The study of thin groups has become a hot topic at the centre of a great deal of modern research. Recently the measure theory on infinite hyperbolic groups has opened these groups up to the techniques of homogeneous dynamics. In this talk I will give a brief and incomplete survey of this development and then explain a recent result about the local statistics of orbits by these groups and the connection to local statistics of some sequences of numbers. If there is time I will explain the connections between these theorems, Diophantine approximation on fractals, Ford packings, and continued fractions.

Discrete stationary random subgroups and application to discrete subgroups of Lie groups

The notion of invariant random subgroups (IRS) has proven extremely useful during the last decade, particularly to the study of asymptotic invariants of lattices. However, the scope of problems that one can investigate when restricting to invariant measures (on the space of subgroups)is limited. It was recently realised that the notion of stationary random subgroups (SRS), which is much more general, is still extremely powerful and opens up new paths to attacking problems that previously seemed to be out of our reach. 
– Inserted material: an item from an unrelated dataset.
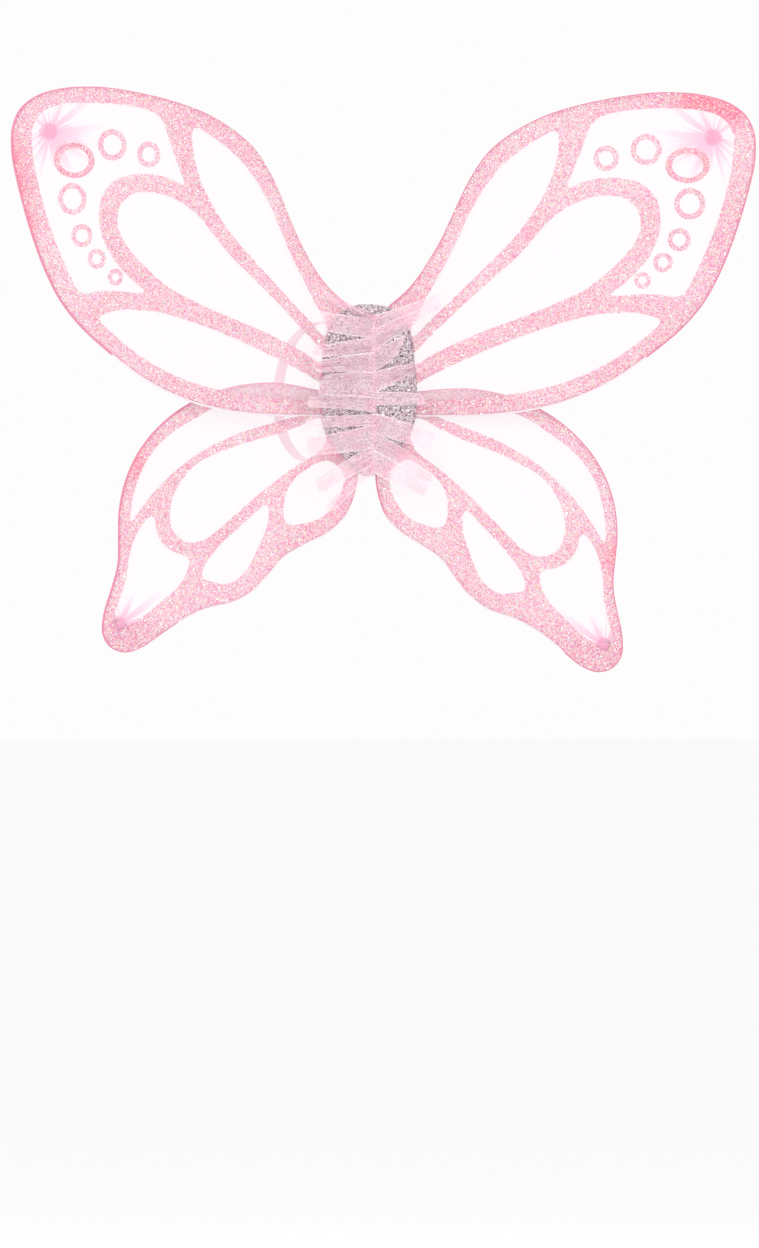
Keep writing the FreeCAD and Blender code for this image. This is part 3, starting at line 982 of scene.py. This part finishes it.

  In this talk, using the notion of SRS, I will explain a proof of the following conjecture of Margulis: Let G be a higher rank simple Lie group and Λ ⊂ G a discrete subgroup. Then the orbifold Λ\G/K has finite volume if and only if it has bounded injectivity radius. This is a far-reaching generalisation of the celebrated Normal Subgroup Theorem of Margulis, and while it is new even for subgroups of lattices, it is completely general.    

This is a joint work with Mikolaj Fraczyk.